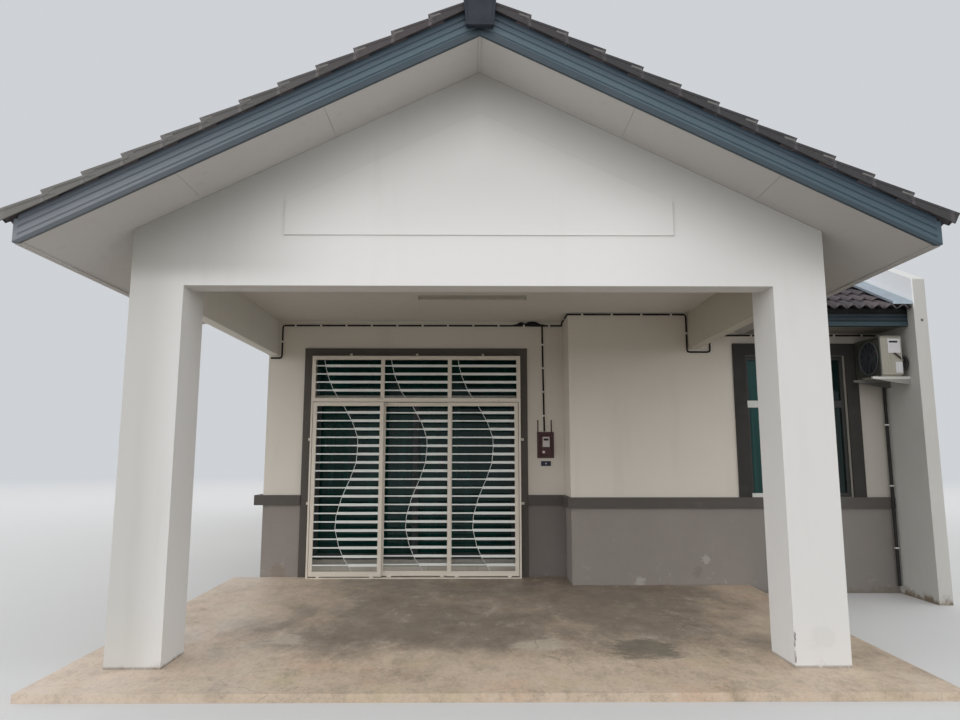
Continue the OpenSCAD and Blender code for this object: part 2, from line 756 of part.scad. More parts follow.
// One leaf of the sliding glass door on its two runners, its pane in the middle of its thickness
module glass_leaf(x0, x1, y0) {
    sill = floor_z + slider_sill_h;
    z0 = sill + leaf_clear;
    z1 = slider_head_z - leaf_clear;
    w = slider_bar_w;
    cut = (slider_t - glass_t) / 2;
    difference() {
        box([x0, y0, z0], [x1, y0 + slider_t, z1]);
        for (y = [y0 - 1, y0 + slider_t - cut])
            box([x0 + w, y, z0 + w], [x1 - w, y + cut + 1, z1 - w]);
    }
    for (x = [x0 + w, x1 - 2 * w])
        box([x, y0 + slider_t / 4, sill + runner_gap], [x + w, y0 + slider_t * 3 / 4, z0 + 1]);
}

slider_first = door_in_y - slider_frame_d + leaf_clear;

module sliding_door_left() {
    color("#c8cbc9")
        glass_leaf(door_x0 + slider_jamb + leaf_clear, slider_mid + slider_bar_w / 2, slider_first);
}

module sliding_door_right() {
    color("#c8cbc9") glass_leaf(slider_mid - slider_bar_w / 2, door_x1 - slider_jamb - leaf_clear,
        slider_first + slider_t + grille_gap);
}

// The lines between the three fixed panels over the grille leaves
function divider_x(i) = leaf_first + i * leaf_step + leaf_lap / 2;

module grille_frame() {
    head_top = grille_head_z + grille_head_h;
    face_back = grille_y + grille_t;
    foot = porch_floor_z(grille_back);
    surround_y = door_wall_y - trim_out;
    w = grille_bar_w;
    color("#d3c9bb") union() {
        for (x = [grille_x0, grille_x1 - grille_end_w])
            box([x, grille_y, foot], [x + grille_end_w, grille_back, head_top]);
        box([grille_x0, grille_y, grille_head_z], [grille_x1, grille_back, head_top]);
        along_x(grille_x0, grille_x1, [[grille_y, porch_floor_z(grille_y)], [grille_back, foot],
            [grille_back, foot + track_h], [grille_y, foot + track_h]]);
        for (x = [grille_x0, divider_x(1) - w / 2, divider_x(2) - w / 2, grille_x1 - w])
            box([x, grille_y, head_top], [x + w, face_back, grille_top]);
        box([grille_x0, grille_y, grille_top - w], [grille_x1, face_back, grille_top]);
        // Lugs from the frame to the painted surround of the doorway
        for (i = [0 : 2]) {
            x = divider_x(i) + leaf_step / 2 - lug_w / 2;
            box([x, face_back - lug_t, grille_top - lug_t], [x + lug_w, surround_y, grille_top]);
            box([x, surround_y - lug_t, grille_top - lug_t], [x + lug_w, surround_y, grille_top + lug_reach]);
        }
        for (z = [lug_low_z, lug_high_z]) {
            box([grille_x0 - lug_reach, surround_y - lug_t, z], [grille_x0 + lug_t, surround_y, z + lug_w]);
            box([grille_x0, grille_back - lug_t, z], [grille_x0 + lug_t, surround_y, z + lug_w]);
            box([grille_x1 - lug_t, surround_y - lug_t, z], [grille_x1 + lug_reach, surround_y, z + lug_w]);
            box([grille_x1 - lug_t, grille_back - lug_t, z], [grille_x1, surround_y, z + lug_w]);
        }
    }
}

// One grille leaf on its two runners: the outer frame in which the bars stand
module grille_leaf(i, track) {
    x0 = leaf_first + i * leaf_step + (i == 1 ? leaf_shift : 0);
    y0 = grille_y + track * grille_pitch;
    floor_top = porch_floor_z(grille_back);
    z0 = floor_top + grille_foot_h;
    z1 = grille_head_z - leaf_clear;
    w = grille_bar_w;
    difference() {
        box([x0, y0, z0], [x0 + leaf_w, y0 + grille_t, z1]);
        box([x0 + w, y0 - 1, z0 + grille_foot_rail], [x0 + leaf_w - w, y0 + grille_t + 1, z1 - w]);
    }
    for (x = [x0 + 2 * w, x0 + leaf_w - 3 * w])
        box([x, y0 + grille_t / 4, floor_top + track_h + runner_gap], [x + w, y0 + grille_t * 3 / 4, z0 + 1]);
}

module grille_leaf_left() {
    color("#d3c9bb") grille_leaf(0, 0);
}

module grille_leaf_middle() {
    color("#d3c9bb") grille_leaf(1, 2);
}

module grille_leaf_right() {
    color("#d3c9bb") grille_leaf(2, 1);
}

module air_conditioner() {
    r = pipe_r;
    pipe_x = party_x - r - pipe_gap;
    pipe_y = window_wall_y - band_out - r - seat_gap;
    pipe_z = bracket_z + pipe_up;
    start_y = cooler_y + pipe_in;
    side_x = cooler_x + cooler_d;
    color("#d6d4cb") union() {
        box([cooler_x, cooler_y, bracket_z], [side_x, cooler_y + cooler_len, bracket_z + cooler_h]);
        translate([side_x - r, start_y, pipe_z]) rotate([0, 90, 0])
            cylinder(h = pipe_x - side_x + r, r = r, $fn = 24);
        translate([pipe_x, start_y, pipe_z]) sphere(r = r, $fn = 24);
        translate([pipe_x, start_y, pipe_z]) rotate([-90, 0, 0])
            cylinder(h = pipe_y - start_y, r = r, $fn = 24);
        translate([pipe_x, pipe_y, pipe_z]) sphere(r = r, $fn = 24);
        translate([pipe_x, pipe_y, pipe_foot_z]) cylinder(h = pipe_z - pipe_foot_z, r = r, $fn = 24);
    }
}

module air_conditioner_brackets() {
    tip = cooler_x - arm_reach;
    color("#cfcfc9") for (y = [cooler_y + arm_in_front, cooler_y + cooler_len - arm_in_back - arm_w])
        along_y(y, y + arm_w, [[tip, bracket_z], [party_x, bracket_z], [party_x, bracket_z - arm_h],
            [party_x - arm_w, bracket_z - arm_h], [tip, bracket_z - arm_tip_h]]);
}

module meter_board() {
    face = door_wall_y - meter_board_t;
    color("#5b2f33") union() {
        box([meter_x, face, meter_z], [meter_x + meter_w, door_wall_y, meter_z + meter_h]);
        box([meter_x + meter_margin, face - meter_out, meter_z + meter_margin],
            [meter_x + meter_w - meter_margin, face, meter_z + meter_h - meter_margin]);
    }
}

// A straight run of cable between two points on a wall, along one axis
module run(a, b) {
    h = cable_t / 2;
    low = [min(a.x, b.x), min(a.y, b.y), min(a.z, b.z)];
    high = [max(a.x, b.x), max(a.y, b.y), max(a.z, b.z)];
    box(low - [h, h, h], high + [h, h, h]);
}

module surface_cable() {
    far = door_wall_y - cable_t / 2;
    near = window_wall_y - cable_t / 2;
    side = return_x - cable_t / 2;
    high = cable_z + cable_step;
    left_drop = -column_out + side_beam_t + cable_left_gap;
    right_drop = column_out - side_beam_t - cable_right_gap;
    past_beam = column_out + cable_rise_gap;
    meter_mid = meter_x + meter_w / 2 - cable_meter_off;
    points = [[left_x + cable_start_in, far, cable_under_z], [left_drop, far, cable_under_z],
        [left_drop, far, cable_z], [side, far, cable_z], [side, far, high], [side, near, high],
        [right_drop, near, high], [right_drop, near, cable_under_z], [past_beam, near, cable_under_z],
        [past_beam, near, cable_outside_z], [party_x - cable_end_in, near, cable_outside_z]];
    color("#23211f") union() {
        for (i = [0 : len(points) - 2])
            run(points[i], points[i + 1]);
        run([meter_mid, far, cable_z], [meter_mid, far, meter_z + meter_h + cable_t / 2]);
    }
}

module porch_lamp() {
    color("#e4e4e0") translate([lamp_x, lamp_y, wall_head_z - lamp_h])
        box([-lamp_len / 2, -lamp_w / 2, 0], [lamp_len / 2, lamp_w / 2, lamp_h]);
}

module back_door() {
    y0 = back_in_y + back_door_set;
    color("#8a8f90")
        box([back_door_x, y0, floor_z], [back_door_x + back_door_w, y0 + back_door_t, floor_z + back_door_h]);
}

porch_floor();
floor_slab();
porch_column_left();
porch_column_right();
porch_front_beam();
porch_gable_wall();
porch_side_beams();
porch_ceiling();
porch_soffit();
porch_fascia();
porch_roof();
ridge_caps();
front_wall_left_of_door();
front_wall_right_of_door();
front_wall_over_door();
front_wall_with_window();
left_wall();
back_wall();
party_wall();
house_ceiling();
main_roof_front();
main_roof_back();
main_fascia();
main_soffit();
left_barge_boards();
roof_flashing();
dado_band();
door_surround();
window_surrounds();
window_frames();
window_glass();
sliding_door_frame();
sliding_door_left();
sliding_door_right();
grille_frame();
grille_leaf_left();
grille_leaf_middle();
grille_leaf_right();
air_conditioner();
air_conditioner_brackets();
meter_board();
surface_cable();
porch_lamp();
back_door();
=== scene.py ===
"""Single-storey house with a gabled car porch: finishes, roof tiles, boards, grille bars and fittings."""
import math
import random
from contextlib import contextmanager

import bmesh
import bpy
from mathutils import Matrix, Vector


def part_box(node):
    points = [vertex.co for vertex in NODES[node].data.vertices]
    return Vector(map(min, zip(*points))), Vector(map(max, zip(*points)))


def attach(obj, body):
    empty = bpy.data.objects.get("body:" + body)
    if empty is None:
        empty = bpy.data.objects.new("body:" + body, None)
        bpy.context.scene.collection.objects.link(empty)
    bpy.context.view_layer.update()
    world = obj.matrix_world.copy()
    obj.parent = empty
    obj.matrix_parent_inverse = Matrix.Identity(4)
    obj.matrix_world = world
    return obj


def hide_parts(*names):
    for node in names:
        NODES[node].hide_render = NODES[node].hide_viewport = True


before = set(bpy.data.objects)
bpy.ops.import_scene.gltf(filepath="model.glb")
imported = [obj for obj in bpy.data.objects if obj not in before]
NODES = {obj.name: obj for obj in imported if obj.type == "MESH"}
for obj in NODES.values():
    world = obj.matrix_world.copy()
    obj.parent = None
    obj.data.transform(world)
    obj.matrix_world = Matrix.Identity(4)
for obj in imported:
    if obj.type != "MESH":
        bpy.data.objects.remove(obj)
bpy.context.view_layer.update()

chance = random.Random(41)
scene = bpy.context.scene
scene.view_settings.view_transform = "Standard"

# Main lines of the house, in metres
HALF_TILES = 3.325
HALF_FASCIA = 3.21
HALF_SOFFIT = 3.16
RISE = 0.5
SLOPE_LEN = math.hypot(1, RISE)
PORCH_RIDGE = 4.837
MAIN_EAVE_Y = 2.31
MAIN_EAVE_TOP = 3.278
MAIN_RIDGE_Y = 9.05
MAIN_RIDGE = MAIN_EAVE_TOP + RISE * (MAIN_RIDGE_Y - MAIN_EAVE_Y)
BACK_EAVE_Y = 15.79
EAVE_OVER = 0.115
MAIN_NOSE_Y = MAIN_EAVE_Y - EAVE_OVER
BACK_NOSE_Y = BACK_EAVE_Y + EAVE_OVER
VALLEY_Y = MAIN_EAVE_Y + (PORCH_RIDGE - MAIN_EAVE_TOP) / RISE
PARTY_X = 4.83
DOOR_WALL_Y = 3.407
WINDOW_WALL_Y = 2.865
VERGE_X = -3.25
VERGE_Y = -0.74
BARGE_Y = -0.70
DECK = 0.085
GABLE_APEX = 4.546
BOARD_FOOT = 2.990
SOFFIT_RISE = (GABLE_APEX - BOARD_FOOT) / HALF_SOFFIT
GAUGE = 0.2965
TILE_W = 0.28
COURSE_STEP = 0.030
WAVE_H = 0.050
TILE_T = 0.014
NOSE_UP = 0.008
FIRST_NOSE = 3.280
DADO_TOP = 0.955
PARTY_TOP = 6.938
HOLE_AT = (4.912, 2.190, 3.037)
WINDOW_MIDDLE = 3.80
PALE_SKY = (0.62, 0.64, 0.67, 1.0)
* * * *
* Job
Take the line that contains "porch_floor();", the line that contains "before = set(bpy.data.objects)", and all lines between, and give them again exactly; include no other line.

* The reply
porch_floor();
floor_slab();
porch_column_left();
porch_column_right();
porch_front_beam();
porch_gable_wall();
porch_side_beams();
porch_ceiling();
porch_soffit();
porch_fascia();
porch_roof();
ridge_caps();
front_wall_left_of_door();
front_wall_right_of_door();
front_wall_over_door();
front_wall_with_window();
left_wall();
back_wall();
party_wall();
house_ceiling();
main_roof_front();
main_roof_back();
main_fascia();
main_soffit();
left_barge_boards();
roof_flashing();
dado_band();
door_surround();
window_surrounds();
window_frames();
window_glass();
sliding_door_frame();
sliding_door_left();
sliding_door_right();
grille_frame();
grille_leaf_left();
grille_leaf_middle();
grille_leaf_right();
air_conditioner();
air_conditioner_brackets();
meter_board();
surface_cable();
porch_lamp();
back_door();
=== scene.py ===
"""Single-storey house with a gabled car porch: finishes, roof tiles, boards, grille bars and fittings."""
import math
import random
from contextlib import contextmanager

import bmesh
import bpy
from mathutils import Matrix, Vector


def part_box(node):
    points = [vertex.co for vertex in NODES[node].data.vertices]
    return Vector(map(min, zip(*points))), Vector(map(max, zip(*points)))


def attach(obj, body):
    empty = bpy.data.objects.get("body:" + body)
    if empty is None:
        empty = bpy.data.objects.new("body:" + body, None)
        bpy.context.scene.collection.objects.link(empty)
    bpy.context.view_layer.update()
    world = obj.matrix_world.copy()
    obj.parent = empty
    obj.matrix_parent_inverse = Matrix.Identity(4)
    obj.matrix_world = world
    return obj


def hide_parts(*names):
    for node in names:
        NODES[node].hide_render = NODES[node].hide_viewport = True


before = set(bpy.data.objects)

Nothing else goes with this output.